(What to do)
Show only lines that include "More".
— Start of Data section —
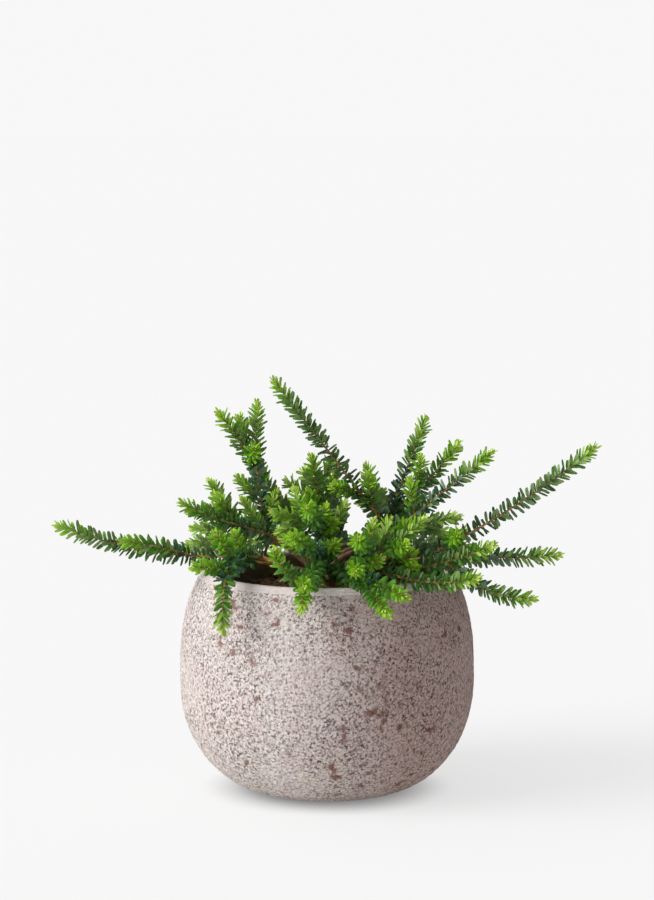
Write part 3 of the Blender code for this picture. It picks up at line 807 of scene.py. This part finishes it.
leafShape = dict(
    stations=((0.0, 0.2), (0.1, 0.68), (0.32, 1.0), (0.74, 1.0), (0.93, 0.74), (1.0, 0.36)),
    crest=0.44, drop=0.34, under=0.12, bends=(-0.05, 0.08, 0.2))
# how leaves vary: degrees of roll and of turn, shares of age and pitch, how many shoots have
# bluish leaves and how many of theirs are, and the room that a leaf keeps from the pot
leafHabit = dict(
    start=0.8, roll=62, turnJitter=5, ageJitter=(0.75, 1.3), pitchJitter=(0.8, 1.2),
    bluishShoots=0.4, bluishLeaves=0.75, room=0.6, middle=0.6)
# age: millimetres from the tip of the shoot up to which a kind grows. pitch: millimetres of
# shoot for each leaf. spread: degrees away from the shoot. top and under: sRGB colours. The
# last kind takes the place of mature and dark leaves on the bluish shoots.
leafKinds = {
    "tip": dict(age=6, pitch=0.42, spread=(12, 46), length=(6.0, 9.0), width=(1.9, 2.5),
                top="#9AC62E", under="#B6CE62"),
    "fresh": dict(age=20, pitch=0.72, spread=(38, 60), length=(9.5, 11.5), width=(2.7, 3.4),
                  top="#79AC26", under="#98B852"),
    "young": dict(age=44, pitch=0.9, spread=(46, 66), length=(10.0, 12.0), width=(3.5, 4.1),
                  top="#538527", under="#83A058"),
    "mature": dict(age=86, pitch=0.95, spread=(52, 72), length=(9.5, 11.8), width=(3.8, 4.5),
                   top="#426C29", under="#77925A"),
    "dark": dict(age=400, pitch=1.25, spread=(55, 92), length=(9.5, 11.8), width=(3.8, 4.5),
                 top="#345626", under="#6A8557"),
    "blue": dict(age=0, pitch=1.0, spread=(50, 78), length=(9.5, 11.8), width=(3.8, 4.5),
                 top="#3A6142", under="#728D70"),
}


def modelLeaf(bend):
    # drawn out of a four-sided ring along +X: blunt at the tip, crested above, edges rolled down
    deselectAll()
    bpy.ops.mesh.primitive_circle_add(
        vertices=4, radius=0.5, fill_type="NGON", rotation=(0, math.pi / 2, 0))
    bpy.ops.object.transform_apply(location=True, rotation=True, scale=True)
    bpy.ops.object.mode_set(mode="EDIT")
    bpy.ops.mesh.select_all(action="SELECT")
    here, wide = leafShape["stations"][0]
    bpy.ops.transform.resize(value=(1, wide, wide), center_override=(0, 0, 0))
    for there, wider in leafShape["stations"][1:]:
        bpy.ops.mesh.extrude_region_move(TRANSFORM_OT_translate={"value": (there - here, 0, 0)})
        grow = wider / wide
        bpy.ops.transform.resize(value=(1, grow, grow), center_override=(there, 0, 0))
        here, wide = there, wider
    bpy.ops.mesh.select_all(action="SELECT")
    bpy.ops.mesh.normals_make_consistent(inside=False)
    bpy.ops.object.mode_set(mode="OBJECT")
    for vertex in bpy.context.active_object.data.vertices:
        x, y, z = vertex.co
        if abs(y) > abs(z):
            vertex.co.z = -leafShape["drop"] * abs(y)  # the two edges
        else:
            vertex.co.z = z * (leafShape["crest"] if z > 0 else leafShape["under"])
        vertex.co.z -= bend * x * x
    return trianglesOf(bpy.context.active_object)


def undersideOf(shape):
    # 1 for each triangle of a leaf that faces down, 0 for the rest
    points, faces = shape
    corners = points[faces]
    normals = np.cross(corners[:, 1] - corners[:, 0], corners[:, 2] - corners[:, 0])
    return (normals[:, 2] < 0).astype(np.int32)


def leafMaterial(kind, side):
    # Leathery evergreen leaf with short silky hairs: a soft dull sheen, paler beneath, and a
    # tone that drifts a little within each kind
    material, tree, shader, place = newMaterial("leaf_" + kind + "_" + side, 0.6, 0.2)
    drift = mottled(tree, place, 14, 2, 0.6, [(0.3, 0.8), (0.7, 1.18)])
    tone = addNode(
        tree, "MixRGB", {"Fac": 1.0, "Color1": hexColour(leafKinds[kind][side])},
        {"Color2": drift}, blend_type="MULTIPLY")
    tree.links.new(tone.outputs["Color"], shader.inputs["Base Color"])
    shader.inputs["Sheen Weight"].default_value = 0.03
    shader.inputs["Sheen Roughness"].default_value = 0.45
    return material


def kindAt(age, bluish):
    # the youngest kind that reaches this age
    for kind, facts in leafKinds.items():
        if age < facts["age"]:
            break
    if bluish and kind in ("mature", "dark"):
        return "blue"
    return kind


def leavesOn(shoot, placings):
    # from the tip backwards, in a golden-angle spiral, as far as the bare foot of the shoot
    turn = rng.uniform(0, 360)
    bluish = rng.random() < leafHabit["bluishShoots"]
    back = leafHabit["start"]
    while back < shoot["length"] - shoot["bare"]:
        age = back * rng.uniform(*leafHabit["ageJitter"])
        kind = kindAt(age, bluish and rng.random() < leafHabit["bluishLeaves"])
        facts = leafKinds[kind]
        root, way = pointAt(shoot, shoot["length"] - back)
        turn += goldenTurn + rng.uniform(-leafHabit["turnJitter"], leafHabit["turnJitter"])
        outward = outwardAt(turn, way)
        low, high = facts["spread"]
        opened = min(back / facts["age"], 1) if kind == "tip" else rng.random()
        spread = math.radians(low + (high - low) * opened)
        direction = (way * math.cos(spread) + outward * math.sin(spread)).normalized()
        upper = way * math.sin(spread) - outward * math.cos(spread)
        length = rng.uniform(*facts["length"])
        width = rng.uniform(*facts["width"])
        back += facts["pitch"] * rng.uniform(*leafHabit["pitchJitter"])
        end = root + direction * length
        middle = root + direction * length * leafHabit["middle"]
        if not (clearOfPot(end, leafHabit["room"]) and clearOfPot(middle, leafHabit["room"])):
            continue
        axes = Matrix((direction, upper.cross(direction), upper)).transposed().to_4x4()
        roll = math.radians(rng.uniform(-leafHabit["roll"], leafHabit["roll"]))
        size = Matrix.Diagonal((length * mm, width * mm, width * mm, 1))
        seat = Matrix.Translation(root * mm) @ axes @ Matrix.Rotation(roll, 4, "X") @ size
        placings[kind].append((rng.randrange(len(leafShape["bends"])), seat))


def makeLeaves():
    shapes = [modelLeaf(bend) for bend in leafShape["bends"]]
    placings = {kind: [] for kind in leafKinds}
    for shoot in allShoots:
        leavesOn(shoot, placings)
    for kind, found in placings.items():
        parts = []
        sides = []
        for i, shape in enumerate(shapes):
            seats = [seat for chosen, seat in found if chosen == i]
            if seats:
                parts.append(copiesOf(shape, seats))
                sides.append(np.tile(undersideOf(shape), len(seats)))
        piece = joinedMesh("leaves_" + kind, parts)
        placed(piece, leafMaterial(kind, "top"), foliageNodes)
        piece.data.materials.append(leafMaterial(kind, "under"))
        piece.data.polygons.foreach_set("material_index", np.concatenate(sides))
        shadeByAngle(piece, 75)
        print("leaves", kind, len(found), "triangles", len(piece.data.polygons))


makeLeaves()
print("leaves done")


# Buds: small hairy clusters in the middle of each tuft

buds = dict(count=(4, 7), length=(1.8, 2.8), width=(0.9, 1.3), spread=(8, 34), ahead=(0.2, 2.4))


def budMaterial():
    # Flower buds in silky hair: dull pinkish beige with a soft pale edge
    material, tree, shader, place = newMaterial("bud_silky", 0.8, 0.3)
    tone = mottled(tree, place, 2, 3, 0.6, [(0.3, "#B98B76"), (0.7, "#D9BFA2")])
    tree.links.new(tone, shader.inputs["Base Color"])
    shader.inputs["Sheen Weight"].default_value = 0.6
    return material


def makeBuds():
    deselectAll()
    bpy.ops.mesh.primitive_uv_sphere_add(segments=6, ring_count=4, radius=0.5)
    shape = trianglesOf(bpy.context.active_object)
    seats = []
    for shoot in allShoots:
        tip, way = pointAt(shoot, shoot["length"])
        for i in range(rng.randint(*buds["count"])):
            outward = outwardAt(i * goldenTurn, way)
            spread = math.radians(rng.uniform(*buds["spread"]))
            direction = way * math.cos(spread) + outward * math.sin(spread)
            width = rng.uniform(*buds["width"]) * mm
            length = rng.uniform(*buds["length"]) * mm
            at = (tip + direction * rng.uniform(*buds["ahead"])) * mm
            turned = direction.to_track_quat("Z", "Y").to_matrix().to_4x4()
            size = Matrix.Diagonal((width, width, length, 1))
            seats.append(Matrix.Translation(at) @ turned @ size)
    piece = joinedMesh("silky_buds", [copiesOf(shape, seats)])
    piece.data.shade_smooth()
    placed(piece, budMaterial(), foliageNodes)


makeBuds()
print("buds done")


# Floor, light and camera

# the floor glows a little by itself, painted light so that the shadow stays faint, and glows less
# beside the pot's foot, which paints a contact shadow there; the light from all round falls off
# from left to right
studio = dict(
    floorSize=400, floorSides=64, floorTone="#848484", floorGlow=0.673, footShadowGlow=0.2,
    glowFrom=(0.055, 0.12), seen=0.935, lightLeft=1.08, lightRight=0.26,
    keyFrom=(-2.4, -0.8, 1.6), keySoftness=40, keyStrength=2.7)
# 2.5 m in front and 0.604 m up, tilted down to look at the pot's mouth from just above it
view = dict(at=(0, -2.5, 0.604), down=6.66, focalPixels=2763, tallPixels=900, sensor=36)


def makeFloor():
    deselectAll()
    bpy.ops.mesh.primitive_circle_add(
        vertices=studio["floorSides"], radius=studio["floorSize"] / 2, fill_type="NGON")
    floor = bpy.context.active_object
    floor.name = "floor"
    # the floor is self-lit: its glow is painted light that lifts the pot's shadow
    material, tree, shader, place = newMaterial("paper_white_self_lit", 1.0, 0.0)
    shader.inputs["Base Color"].default_value = hexColour(studio["floorTone"])
    shader.inputs["Emission Color"].default_value = (1, 1, 1, 1)
    away = addNode(tree, "VectorMath", links={0: place}, operation="LENGTH")
    near, far = studio["glowFrom"]
    # less glow within reach of the pot's foot: a painted contact shadow round it
    glow = addNode(
        tree, "MapRange",
        {"From Min": near, "From Max": far, "To Min": studio["footShadowGlow"],
         "To Max": studio["floorGlow"]},
        {"Value": away.outputs["Value"]}, interpolation_type="SMOOTHSTEP")
    tree.links.new(glow.outputs["Result"], shader.inputs["Emission Strength"])
    floor.data.materials.append(material)


def makeLight():
    key = bpy.data.lights.new("key", "SUN")
    key.angle = math.radians(studio["keySoftness"])
    key.energy = studio["keyStrength"]
    lamp = bpy.data.objects.new("key", key)
    lamp.location = studio["keyFrom"]
    lamp.rotation_euler = (-Vector(studio["keyFrom"])).to_track_quat("-Z", "Y").to_euler()
    bpy.context.scene.collection.objects.link(lamp)


def makeWorld():
    world = bpy.data.worlds.new("studio")
    bpy.context.scene.world = world
    world.use_nodes = True
    tree = world.node_tree
    back = tree.nodes["Background"]
    back.inputs["Color"].default_value = (1, 1, 1, 1)
    way = addNode(tree, "TexCoord").outputs["Generated"]
    across = addNode(tree, "SeparateXYZ", links={"Vector": way}).outputs["X"]
    light = addNode(
        tree, "MapRange",
        {"From Min": -1.0, "To Min": studio["lightLeft"], "To Max": studio["lightRight"]},
        {"Value": across})
    seen = addNode(tree, "LightPath").outputs["Is Camera Ray"]
    level = addNode(
        tree, "MapRange", {"To Max": studio["seen"]},
        {"Value": seen, "To Min": light.outputs["Result"]})
    tree.links.new(level.outputs["Result"], back.inputs["Strength"])
    bpy.context.scene.view_settings.view_transform = "Standard"


def makeCamera():
    data = bpy.data.cameras.new("camera")
    data.sensor_fit = "VERTICAL"
    data.sensor_height = view["sensor"]
    data.lens = view["focalPixels"] / view["tallPixels"] * view["sensor"]
    camera = bpy.data.objects.new("camera", data)
    camera.location = view["at"]
    camera.rotation_euler = (math.radians(90 - view["down"]), 0, 0)
    bpy.context.scene.collection.objects.link(camera)
    bpy.context.scene.camera = camera


makeFloor()
makeLight()
makeWorld()
makeCamera()
print("studio done")
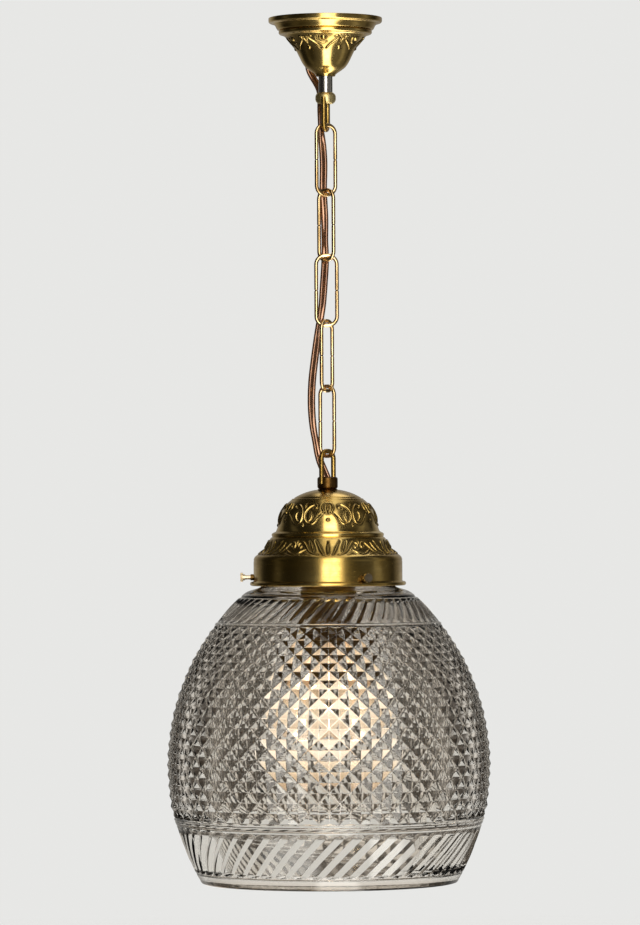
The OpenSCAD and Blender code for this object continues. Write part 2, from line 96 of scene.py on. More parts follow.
class Signal:
    # a node's output, so that sums on it are written as plain Python
    def __init__(self, finish, socket):
        self.finish = finish
        self.socket = socket

    def __add__(self, other):
        return self.finish.maths("ADD", self, other)

    def __radd__(self, other):
        return self.finish.maths("ADD", other, self)

    def __sub__(self, other):
        return self.finish.maths("SUBTRACT", self, other)

    def __rsub__(self, other):
        return self.finish.maths("SUBTRACT", other, self)

    def __mul__(self, other):
        return self.finish.maths("MULTIPLY", self, other)

    def __rmul__(self, other):
        return self.finish.maths("MULTIPLY", other, self)

    def __pow__(self, other):
        return self.finish.maths("POWER", self, other)

    def __abs__(self):
        return self.finish.maths("ABSOLUTE", self)

    def clamped(self):
        return self.finish.maths("ADD", self, clamp=True)

    def above(self, low, high):
        # 0 below low, 1 above high
        return ((self - low) * (1 / (high - low))).clamped()


class Finish:
    # a material or a world, with its nodes and the coordinates that its patterns are laid out on
    def __init__(self, owner, coordinates="Object"):
        self.owner = owner
        owner.use_nodes = True
        self.nodes = owner.node_tree.nodes
        self.links = owner.node_tree.links
        self.shader = self.nodes.get("Principled BSDF")
        self.place = self.node("TexCoord", output=coordinates)

    def node(self, kind, settings=None, values=None, output=0):
        made = self.nodes.new("ShaderNode" + kind)
        for key, value in (settings or {}).items():
            if key == "stops":
                self.setStops(made.color_ramp, value)
            else:
                setattr(made, key, value)
        for key, value in (values or {}).items():
            self.plug(made.inputs[key], value)
        return Signal(self, made.outputs[output])

    def setStops(self, ramp, stops):
        while len(ramp.elements) < len(stops):
            ramp.elements.new(1.0)
        for element, (place, colour) in zip(ramp.elements, stops):
            element.position = place
            element.color = (*colour, 1)

    def plug(self, socket, value):
        if isinstance(value, Signal):
            self.links.new(value.socket, socket)
        elif socket.type == "RGBA":
            socket.default_value = (*value, 1)
        else:
            socket.default_value = value

    def surface(self, **values):
        for key, value in values.items():
            self.plug(self.shader.inputs[sockets[key]], value)

    def maths(self, operation, first, second=0.0, clamp=False):
        return self.node("Math", {"operation": operation, "use_clamp": clamp}, {0: first, 1: second})

    def along(self, axis):
        return self.node("SeparateXYZ", values={0: self.place}, output=axis)

    def noise(self, scale, detail=4.0, roughness=0.6):
        return self.node("TexNoise", values={"Vector": self.place, "Scale": scale, "Detail": detail,
                                             "Roughness": roughness})

    def streaks(self, scales, detail, roughness):
        # noise with its own scale along each axis
        place = self.node("VectorMath", {"operation": "MULTIPLY"}, {0: self.place, 1: scales})
        return self.node("TexNoise", values={"Vector": place, "Scale": 1.0, "Detail": detail,
                                             "Roughness": roughness})

    def mixed(self, factor, first, second):
        # the sockets of a Mix node that take and give colours have these numbers
        return self.node("Mix", {"data_type": "RGBA"}, {0: factor, 6: first, 7: second}, output=2)

    def ramp(self, factor, stops):
        return self.node("ValToRGB", {"stops": stops}, {0: factor})

    def painted(self, name):
        return self.node("Attribute", {"attribute_name": name}, output="Fac")

    def bumped(self, height, distance, strength):
        return self.node("Bump", values={"Height": height, "Distance": distance, "Strength": strength})


sockets = {
    "colour": "Base Color", "metal": "Metallic", "rough": "Roughness", "normal": "Normal", "ior": "IOR",
    "glass": "Transmission Weight", "coat": "Coat Weight", "coatRough": "Coat Roughness",
    "specular": "Specular IOR Level", "glow": "Emission Color", "glowStrength": "Emission Strength",
}


def newFinish(name):
    return Finish(bpy.data.materials.new(name))


# Finishes: each has its colours and scales in a dictionary, and a scale is the noise's waves in a metre

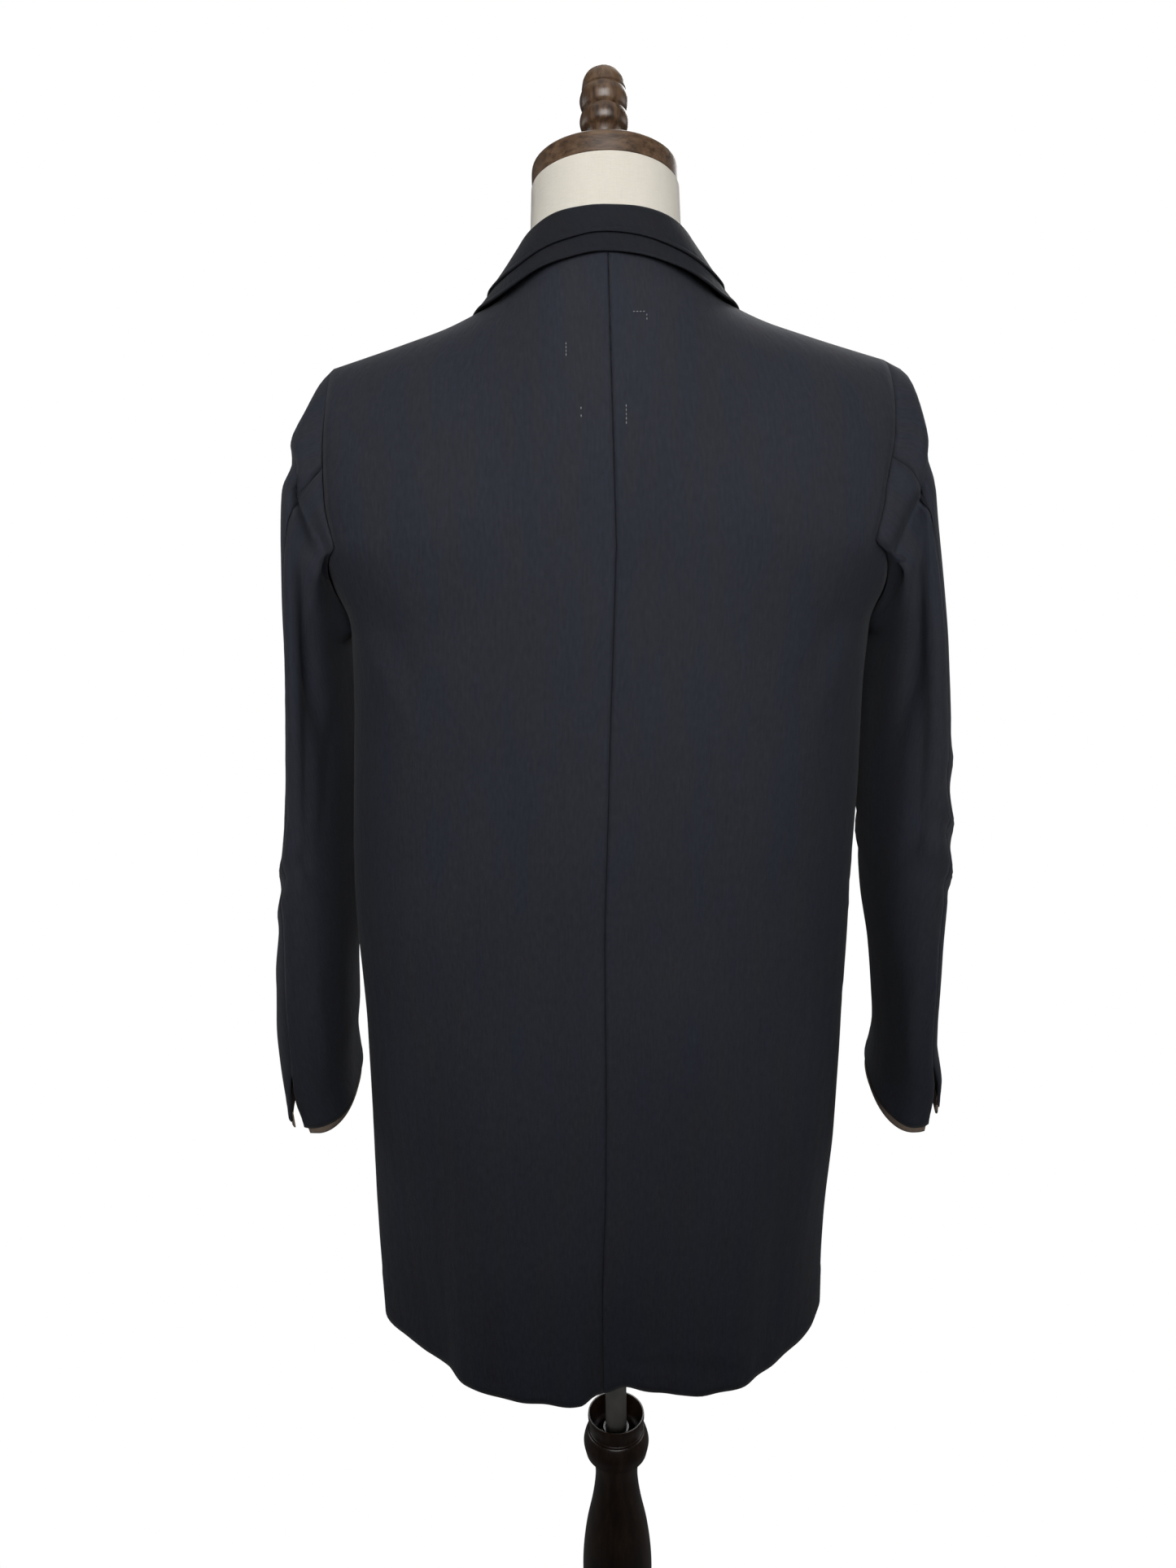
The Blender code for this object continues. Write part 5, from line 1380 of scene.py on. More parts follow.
def lapel_piece(side, cloth):
    word = SIDE_WORD[side]
    grid = lapel_grid(side, LAPEL_ROWS, LAPEL_COLUMNS_SHOWN)
    points, there = grid_arrays(grid)
    across, along = arc_lengths(points, there)
    normals = grid_normals(points, there)
    normals *= -np.sign(normals[..., 1].sum())
    moved = points.copy()
    rows, columns = there.shape
    for r in range(rows):
        for c in range(6, columns):
            from_edge = across[r, -1] - across[r, c]
            height = 0.0004 * (1 - smooth_step(0.0040, 0.0050, from_edge))
            height += 0.0002 * noise_at(points[r, c], 0.025, 6.0 + side)
            moved[r, c] = points[r, c] + normals[r, c] * height
    add_cloth(f"cloth_lapel_{word}", f"lapel_{word}", moved, there, across * side, along, cloth,
              COLLAR_WALL, lambda p: np.array([0.0, -1.0, 0.1]))


# Materials
NAVY_LIGHT = (0.0290, 0.0318, 0.0432)
NAVY_DARK = (0.0145, 0.0158, 0.0225)
# The collar's wool is the body's herringbone at about half its brightness: painted shade for the collar,
# which faces up and away from the light.
SHADED_COLLAR_LIGHT = (0.0150, 0.0164, 0.0222)
SHADED_COLLAR_DARK = (0.0072, 0.0079, 0.0112)
STRIPE = 0.0065
TWILL = 0.00105
OLIVE_TINT = (1.05, 1.01, 0.94, 1.0)
BLUE_TINT = (0.97, 0.99, 1.05, 1.0)
BACK_SEAM_U = WEAVE_U["back"]
# Half width of the painted shadow line drawn along the centre back seam.
BACK_SEAM_SHADOW_HALF = 0.00032
YARN = 0.00052
BROWN_LIGHT = (0.270, 0.205, 0.160)
BROWN_DARK = (0.170, 0.130, 0.100)
LINEN_LIGHT = (0.79, 0.745, 0.655)
LINEN_DARK = (0.66, 0.615, 0.53)
WALNUT = ((0.026, 0.0130, 0.0070), (0.105, 0.060, 0.032), (0.190, 0.120, 0.070))
STEEL_DARK, STEEL_LIGHT = (0.15, 0.147, 0.135), (0.235, 0.228, 0.21)
DARK_THREAD, WHITE_THREAD = (0.02, 0.021, 0.026), (0.55, 0.56, 0.58)
HORN_DARK, HORN_LIGHT = (0.008, 0.007, 0.006), (0.045, 0.033, 0.025)
ESPRESSO = ((0.0060, 0.0026, 0.0014), (0.0180, 0.0080, 0.0042), (0.0420, 0.0210, 0.0120))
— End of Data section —
(Expected answer)
The OpenSCAD and Blender code for this object continues. Write part 2, from line 96 of scene.py on. More parts follow.
The Blender code for this object continues. Write part 5, from line 1380 of scene.py on. More parts follow.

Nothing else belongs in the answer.